Des solutions existent, qui seraient plus efficaces que de faire patrouiller les militaires dans les rues de Paris ou de Nice. Elles exigeraient sang-froid, réflexion et continuité : libérer l’accès au marché du travail, reconnaître que nos cultures sont métisses, accepter l’édification de mosquées, instaurer des quotas d’accès aux fonctions publiques—en particulier dans la police—comme aux Etats-Unis où est pratiquée l’affirmative action, sanctionner les discriminations et respecter les différences.
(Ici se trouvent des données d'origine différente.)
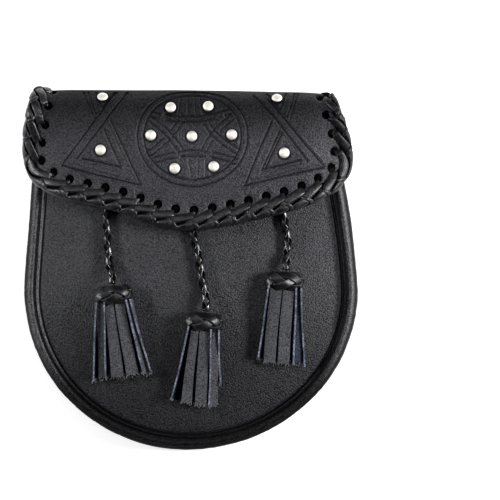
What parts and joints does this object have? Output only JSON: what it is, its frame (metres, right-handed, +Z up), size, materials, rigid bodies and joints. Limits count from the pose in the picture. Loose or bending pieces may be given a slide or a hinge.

La Troisième guerre mondiale, qui n’en est pas une, ne peut se gagner que dans nos banlieues et dans nos esprits, pas par des rodomontades haineuses pour la consommation politique intérieure, et inutilement belliqueuses à l’extérieur.

Mais, sans doute l’émotion est-elle encore trop intense pour faire entendre un discours de raison : il est donc plus confortable de se comporter en idiot utile et en pompier pyromane.

¹Amphigouri : figure de style consistant en un discours, un texte ou un dessin volontairement obscur ou inintelligible à visée burlesque.